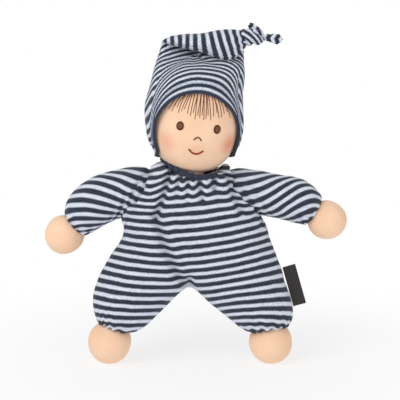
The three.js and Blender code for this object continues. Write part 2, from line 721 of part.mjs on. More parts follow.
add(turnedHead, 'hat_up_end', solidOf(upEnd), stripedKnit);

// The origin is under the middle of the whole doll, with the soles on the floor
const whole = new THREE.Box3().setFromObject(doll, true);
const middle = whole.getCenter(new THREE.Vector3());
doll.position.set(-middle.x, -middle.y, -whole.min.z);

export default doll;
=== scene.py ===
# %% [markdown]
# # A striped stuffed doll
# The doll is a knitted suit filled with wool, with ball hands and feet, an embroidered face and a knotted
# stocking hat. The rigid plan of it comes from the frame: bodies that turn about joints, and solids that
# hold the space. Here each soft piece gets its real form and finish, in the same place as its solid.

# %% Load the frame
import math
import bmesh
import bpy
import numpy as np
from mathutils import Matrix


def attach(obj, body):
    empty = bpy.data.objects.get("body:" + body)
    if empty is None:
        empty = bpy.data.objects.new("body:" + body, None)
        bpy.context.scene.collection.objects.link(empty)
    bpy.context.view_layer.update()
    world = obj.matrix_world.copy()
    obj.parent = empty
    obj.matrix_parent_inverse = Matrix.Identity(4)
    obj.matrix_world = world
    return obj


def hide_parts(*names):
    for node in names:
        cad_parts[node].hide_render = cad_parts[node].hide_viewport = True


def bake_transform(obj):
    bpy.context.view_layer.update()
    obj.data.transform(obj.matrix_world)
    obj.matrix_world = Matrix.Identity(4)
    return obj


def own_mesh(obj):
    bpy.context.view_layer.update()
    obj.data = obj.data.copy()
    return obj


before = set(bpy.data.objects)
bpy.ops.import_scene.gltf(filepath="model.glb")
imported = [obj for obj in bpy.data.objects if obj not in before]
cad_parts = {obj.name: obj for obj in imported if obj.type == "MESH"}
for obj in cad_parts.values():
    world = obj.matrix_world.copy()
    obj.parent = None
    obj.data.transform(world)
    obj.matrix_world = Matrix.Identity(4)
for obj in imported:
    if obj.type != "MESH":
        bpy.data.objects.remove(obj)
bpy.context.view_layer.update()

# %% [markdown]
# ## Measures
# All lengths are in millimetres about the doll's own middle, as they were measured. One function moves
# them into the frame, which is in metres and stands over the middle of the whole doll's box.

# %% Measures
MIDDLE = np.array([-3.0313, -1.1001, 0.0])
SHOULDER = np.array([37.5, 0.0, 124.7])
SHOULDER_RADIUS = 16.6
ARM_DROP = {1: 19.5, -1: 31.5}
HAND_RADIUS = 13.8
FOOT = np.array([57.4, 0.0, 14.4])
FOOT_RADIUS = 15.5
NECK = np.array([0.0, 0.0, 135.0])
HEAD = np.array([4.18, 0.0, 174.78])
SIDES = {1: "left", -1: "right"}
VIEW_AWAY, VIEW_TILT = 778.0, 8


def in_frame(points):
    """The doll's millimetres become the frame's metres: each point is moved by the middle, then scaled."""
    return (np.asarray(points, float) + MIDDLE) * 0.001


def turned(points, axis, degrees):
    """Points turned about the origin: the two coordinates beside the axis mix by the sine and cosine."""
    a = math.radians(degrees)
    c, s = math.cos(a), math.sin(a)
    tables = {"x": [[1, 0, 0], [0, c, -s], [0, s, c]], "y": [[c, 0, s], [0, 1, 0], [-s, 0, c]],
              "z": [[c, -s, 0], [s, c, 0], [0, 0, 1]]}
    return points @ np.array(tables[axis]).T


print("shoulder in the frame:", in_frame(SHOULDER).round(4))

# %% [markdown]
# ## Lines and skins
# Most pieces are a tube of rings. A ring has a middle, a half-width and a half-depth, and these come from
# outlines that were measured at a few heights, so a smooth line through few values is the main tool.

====

Instructions to follow ▸
Nothing but the lines from the line that contains "on the floor" through the line that contains "bpy.data.objects.remove(obj)" should be given again, each exactly as it stands, both ends included.

Response to the task ▸
// The origin is under the middle of the whole doll, with the soles on the floor
const whole = new THREE.Box3().setFromObject(doll, true);
const middle = whole.getCenter(new THREE.Vector3());
doll.position.set(-middle.x, -middle.y, -whole.min.z);

export default doll;
=== scene.py ===
# %% [markdown]
# # A striped stuffed doll
# The doll is a knitted suit filled with wool, with ball hands and feet, an embroidered face and a knotted
# stocking hat. The rigid plan of it comes from the frame: bodies that turn about joints, and solids that
# hold the space. Here each soft piece gets its real form and finish, in the same place as its solid.

# %% Load the frame
import math
import bmesh
import bpy
import numpy as np
from mathutils import Matrix


def attach(obj, body):
    empty = bpy.data.objects.get("body:" + body)
    if empty is None:
        empty = bpy.data.objects.new("body:" + body, None)
        bpy.context.scene.collection.objects.link(empty)
    bpy.context.view_layer.update()
    world = obj.matrix_world.copy()
    obj.parent = empty
    obj.matrix_parent_inverse = Matrix.Identity(4)
    obj.matrix_world = world
    return obj


def hide_parts(*names):
    for node in names:
        cad_parts[node].hide_render = cad_parts[node].hide_viewport = True


def bake_transform(obj):
    bpy.context.view_layer.update()
    obj.data.transform(obj.matrix_world)
    obj.matrix_world = Matrix.Identity(4)
    return obj


def own_mesh(obj):
    bpy.context.view_layer.update()
    obj.data = obj.data.copy()
    return obj


before = set(bpy.data.objects)
bpy.ops.import_scene.gltf(filepath="model.glb")
imported = [obj for obj in bpy.data.objects if obj not in before]
cad_parts = {obj.name: obj for obj in imported if obj.type == "MESH"}
for obj in cad_parts.values():
    world = obj.matrix_world.copy()
    obj.parent = None
    obj.data.transform(world)
    obj.matrix_world = Matrix.Identity(4)
for obj in imported:
    if obj.type != "MESH":
        bpy.data.objects.remove(obj)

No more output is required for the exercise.